My life is so much simpler when I let go of things and people I can’t control and turn the struggle over. What had been weighing me down is lifted from my shoulders and I feel lighter, more at peace. This frees me to live my life better, unencumbered by negative thoughts for which I have no solutions.

Life can still be good for us; it’s all a matter of perspective.

An Invitation To Joy

 

From Each Day A New Beginning, June 28:

“‘Joy fixes us to eternity and pain fixes us to time. But desire and fear hold us in bondage to time, and detachment breaks the bond.’ ~Simone Weil

…”We are on a trip in this life. And our journey is bringing us closer to full understanding of joy with every sorrowful circumstance. When you or I are one with God, have aligned our will with the will of God, we know joy. We know this, fully, that all is well.
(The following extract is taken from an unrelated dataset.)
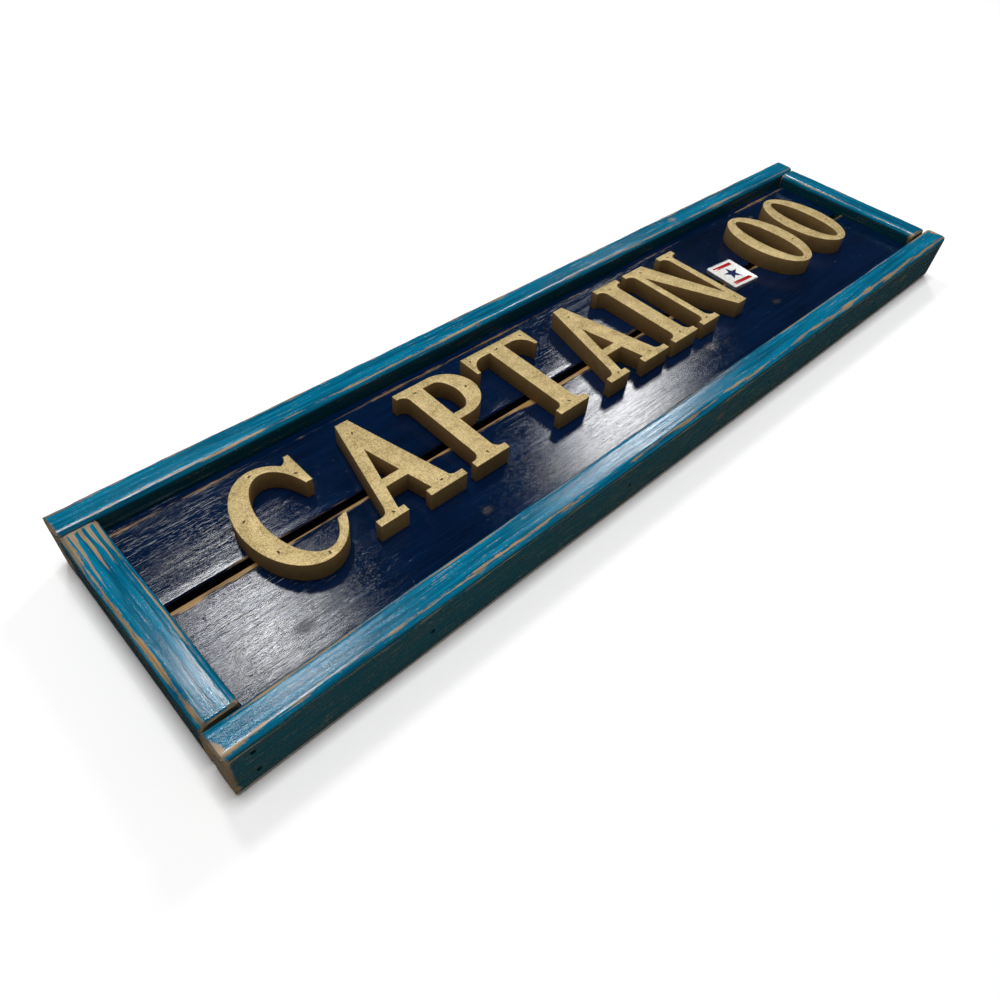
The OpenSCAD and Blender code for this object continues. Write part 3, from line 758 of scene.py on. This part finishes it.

No harm can befall us.

Each circumstance in the material realm is an opportunity for us to rely on the spiritual realm for direction, security, understanding. As we turn within, to our spiritual nature, we will know joy.”

I have been growing in my spiritual recovery for fifteen years, and it has been the key to learning to live with my daughter Angie in the grips of heroin addiction. Those of us who love an addict know the pain and frustration involved. We know how addiction destroys far more than the addict; it destroys whole families and, often, we who love them. It almost destroyed me.

But I have been incredibly blessed with some well-meaning interventions over the years, the first from a school counselor who told me to go to Al-Anon to help me deal with Angie’s drug addiction. My work in several twelve-step fellowships has given me the tools to adjust my thinking and change my attitude about a lot of things.

The most important change in my perspective is my habit of gratitude. The best antidote to my grief around losing my daughter is focusing on all the good things in my life, my other children and grandchildren, good health, etc. We all have something to be thankful for.

When I turn my thoughts away from my losses, when I “detach” from Angie, I feel a lightness around my shoulders, and I’m able to live joyfully. I wish that for all my friends here. God Bless!